Imminence
In Mariana Dimópulos’s novel Imminence, a woman fears the resurgence of her aimless, unhappy past.
Though she’s been pressured to marry, have children, and behave in subservient, restrictive ways, the narrator doesn’t fit the mold of traditional womanhood. Her actions take on a performative quality: she is polite because it is expected, acts in certain ways because that is “what women do,” and allows others to shape her views. Even living itself comes to feel unnatural to her.
The woman also feels detached from her newborn son, whom she often refers to as “it”; she is plagued by a sense of disconnect after his birth. This is followed by brief joy, though unease and a sense of inevitability then descend.

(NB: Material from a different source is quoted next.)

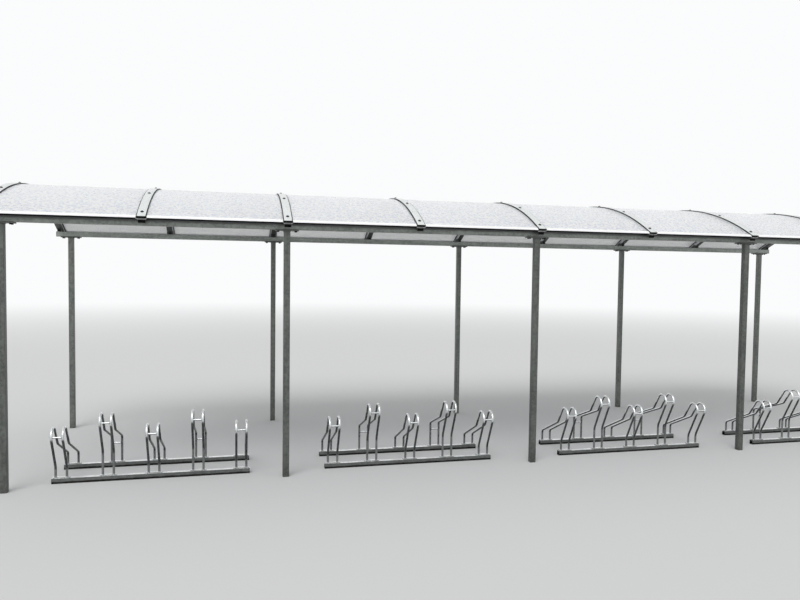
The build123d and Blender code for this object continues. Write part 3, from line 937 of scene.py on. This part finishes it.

Here, over the course of a single evening, she recalls the people who shaped her life: an elderly relative whom she stayed with as a teenager; a friend from young adulthood who resisted and then succumbed to the desire for children; and an older cousin whose persistence threatens her chance at happiness. Her wistful tone betrays her yearning for these lost loved ones, as well as her desire for a place to call her own.
Even though the pressure to conform never ends, the narrator fights it in vague ways. She finds solace in logic and numbers (which, unlike people, never change, die, or leave); still, it takes decades for her to find a place to call home. Even from there, a lifetime’s worth of pressure and incongruity may not let her go. The past is an irresistible force toward the novel’s ambiguous end, which only makes it plain that the narrator’s life will never be the same.
In the somber novel Imminence, a woman grapples with love, loss, and femininity.